We advised the client on the certification process and prepared an action plan for the ML-related work and documentation needed for the Class 2A certification. We also provided improvement recommendations and execution support, which helped the client enhance their ECG signal processing system and algorithms. Our team completed the analysis and recommendations in less than 8 weeks, providing actionable advice, which helped the client reduce the application processing time.
ML-based signal processing model development phase
The client provided the raw ECG signal data, including labelled data with annotations of R-peaks, pathologies, as well as ‘soft’ and ‘hard’ noise segments. This labelled data was used as inputs for the models and deemed as their training set. The quality and accuracy of pathology predictions (detection) heavily depend on the cleaness of the ECG signal. This is why it is important to have robust, well-performing models in terms of accuracy and precision, which can distinguish between the clean and noisy parts of the ECG signals. Our Data Scientists developed ML-based models for ‘soft’ and ‘hard’ noise detection. Upon successfully passing the strict model performance acceptance criteria of the client, our ML Engineers created the production pipelines for training and inference and integrated it into the client’s platform and business processes. Our collaboration continues with the development of further pathology detection ML-based algorithms.

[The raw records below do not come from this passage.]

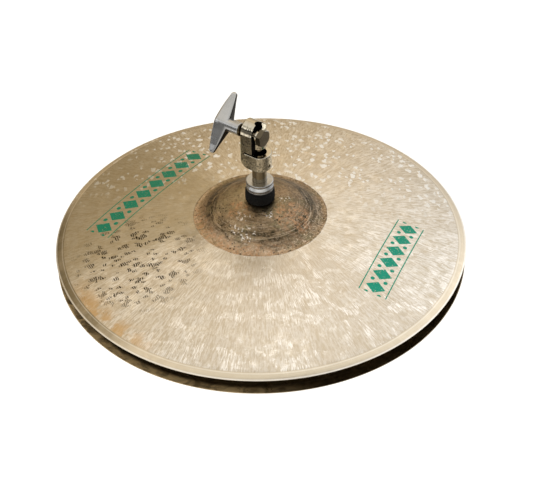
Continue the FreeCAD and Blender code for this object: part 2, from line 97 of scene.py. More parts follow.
class CymbalSettings(bpy.types.PropertyGroup):
    """Shape and finish of the two cymbals."""
    thickness: length("Thickness", "Measured vertically", 1.1)
    bow_rise: length("Bow rise", "From the rim to the foot of the bell", 20.3)
    bell_rise: length("Bell rise", "Height of the bell over its foot", 15.9)
    bell_flat: length("Crown flat", "Radius of the flat the felts bear on", 13.5)
    bell_arc: length("Bell arc", "Radius of the bell's arc in section", 55.0)
    foot_arc: length("Foot arc", "Hollow where the bell meets the bow", 12.0)
    bow_start: FloatProperty(name="Bow slope", description="Slope beside the bell",
                             subtype="ANGLE", default=math.radians(4.6))
    raw_radius: length("Raw bell", "Radius of the unlathed metal", 57.6)
    rim_band: length("Rim band", "Width of the band along it", 6.8)
    hammer_marks: IntProperty(name="Hammer marks", description="Dimples in each bow", default=420)
    hammer_depth: length("Hammer depth", "Depth of a dimple", 0.16)
    bow_colour: colour("Bow", "Lathed bronze of the bow", (0.76, 0.662, 0.512))
    bell_colour: colour("Bell", "Raw bronze of the bell", (0.37, 0.265, 0.155))
    stain_colour: colour("Stain", "Heat and handling stain", (0.62, 0.41, 0.19))
    mark_colour: colour("Print", "Printed decoration", (0.012, 0.29, 0.19))


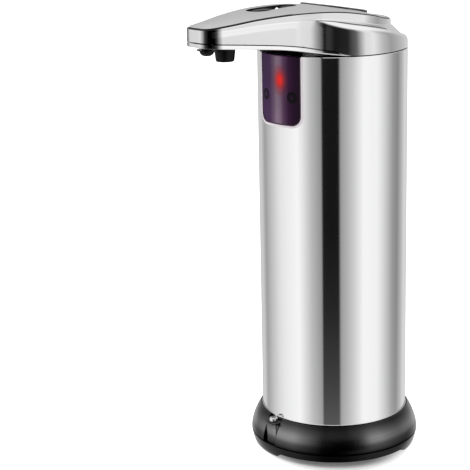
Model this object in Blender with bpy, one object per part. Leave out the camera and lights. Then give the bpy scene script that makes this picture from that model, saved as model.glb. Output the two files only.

Results: Through our active collaboration with the client's team, we were able to complete the model certification preparation work in just 6 months, helping the client achieve their goal of obtaining a Class 2A certification for their AI-powered medical device system. This certification allows the client to offer their product to a wider range of customers, enabling them to provide early detection and prevention of heart-related medical conditions.